Without refueling, a Starship can only reach low-Earth orbit. Before heading to more distant destinations, its tanks will have be refilled with liquid oxygen and liquid methane propellants carried by multiple additional Starship launches. SpaceX therefore has to also demonstrate the capability to launch multiple Starships in quick succession.
Last year, Musk said that SpaceX would launch the first Starships to Mars, without any people aboard, in 2026. More recently, he said that is still the goal but is less confident that it is achievable.
Then there is SpaceX’s contract to land NASA astronauts to the moon.
Artemis III, the mission that is to take two astronauts to the lunar surface in the south polar region, is scheduled for late 2027. A version of Starship is to be used as the lander, to take the astronauts from lunar orbit to the surface of the moon.
With the delays in Starship’s development, Artemis III will almost certainly not launch until 2028 or later.
As NASA’s moon efforts slip into the future, China is making steady progress with its program to land its astronauts there before 2030. It announced this month that it had successfully tested a lunar lander.
Even after Tuesday’s successful test flight, Harrison said he thought there was a greater than 50/50 chance that China would reach the moon before NASA did with Artemis III. If that happens, “it’s not the end of the world,” he said. “It is more of a psychological kind of hit than anything.”
China’s steady, methodical pace could lead to it establishing a moon base first as well.
But for one night at least, Harrison had fun watching SpaceX succeed instead of stumble.
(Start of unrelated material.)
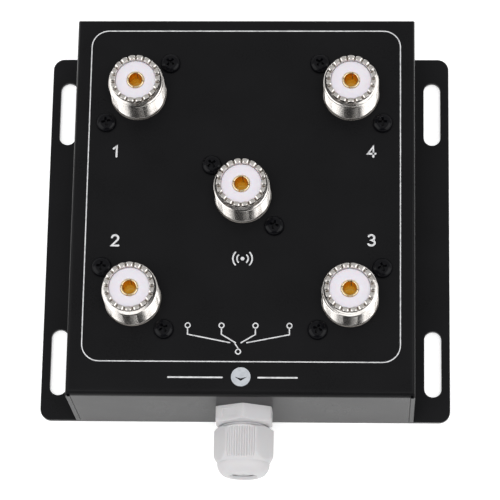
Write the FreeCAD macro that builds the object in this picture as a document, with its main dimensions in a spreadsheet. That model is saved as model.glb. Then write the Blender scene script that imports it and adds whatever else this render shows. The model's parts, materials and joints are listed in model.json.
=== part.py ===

He is looking forward to an upcoming test flight when the upper-stage spacecraft is to return to the Texas launch site and be caught by the launch tower.
Harrison said he wanted to see how frequently SpaceX can launch Starship for the next test flights. If it is every six weeks or so, “They can get this back on schedule,” he said.
But if two to three months pass between launches, Harrison warned, “that’s really going to grind things to a halt in terms of Artemis III.”